◆ THE REQUEST: Where the data below has the string "slide", return the whole line.

◆ EXERCISE INPUT:
· · · · · · ·

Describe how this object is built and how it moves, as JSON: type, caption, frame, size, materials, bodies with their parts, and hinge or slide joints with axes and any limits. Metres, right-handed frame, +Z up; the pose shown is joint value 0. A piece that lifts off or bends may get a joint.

· · · · · · ·

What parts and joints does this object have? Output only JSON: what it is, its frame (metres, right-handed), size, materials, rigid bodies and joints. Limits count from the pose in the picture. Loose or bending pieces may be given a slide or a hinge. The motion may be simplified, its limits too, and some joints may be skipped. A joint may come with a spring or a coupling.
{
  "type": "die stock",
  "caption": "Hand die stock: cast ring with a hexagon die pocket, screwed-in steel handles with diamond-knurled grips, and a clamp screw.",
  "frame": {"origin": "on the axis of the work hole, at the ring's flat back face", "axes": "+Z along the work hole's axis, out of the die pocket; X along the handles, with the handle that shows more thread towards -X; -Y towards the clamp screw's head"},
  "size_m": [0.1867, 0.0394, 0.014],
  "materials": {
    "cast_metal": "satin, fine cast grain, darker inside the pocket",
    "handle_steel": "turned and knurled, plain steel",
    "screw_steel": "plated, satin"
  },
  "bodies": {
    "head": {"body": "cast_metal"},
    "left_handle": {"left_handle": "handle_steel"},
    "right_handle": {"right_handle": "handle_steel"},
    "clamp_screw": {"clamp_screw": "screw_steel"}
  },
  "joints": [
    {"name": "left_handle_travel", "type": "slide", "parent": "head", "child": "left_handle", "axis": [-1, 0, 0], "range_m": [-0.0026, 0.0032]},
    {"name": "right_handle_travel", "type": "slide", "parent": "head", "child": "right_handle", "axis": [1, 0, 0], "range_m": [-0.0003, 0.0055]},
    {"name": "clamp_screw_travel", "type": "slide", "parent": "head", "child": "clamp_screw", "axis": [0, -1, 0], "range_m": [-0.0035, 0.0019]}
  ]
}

· · · · · · ·

◆ REPLY:
Describe how this object is built and how it moves, as JSON: type, caption, frame, size, materials, bodies with their parts, and hinge or slide joints with axes and any limits. Metres, right-handed frame, +Z up; the pose shown is joint value 0. A piece that lifts off or bends may get a joint.
What parts and joints does this object have? Output only JSON: what it is, its frame (metres, right-handed), size, materials, rigid bodies and joints. Limits count from the pose in the picture. Loose or bending pieces may be given a slide or a hinge. The motion may be simplified, its limits too, and some joints may be skipped. A joint may come with a spring or a coupling.
    {"name": "left_handle_travel", "type": "slide", "parent": "head", "child": "left_handle", "axis": [-1, 0, 0], "range_m": [-0.0026, 0.0032]},
    {"name": "right_handle_travel", "type": "slide", "parent": "head", "child": "right_handle", "axis": [1, 0, 0], "range_m": [-0.0003, 0.0055]},
    {"name": "clamp_screw_travel", "type": "slide", "parent": "head", "child": "clamp_screw", "axis": [0, -1, 0], "range_m": [-0.0035, 0.0019]}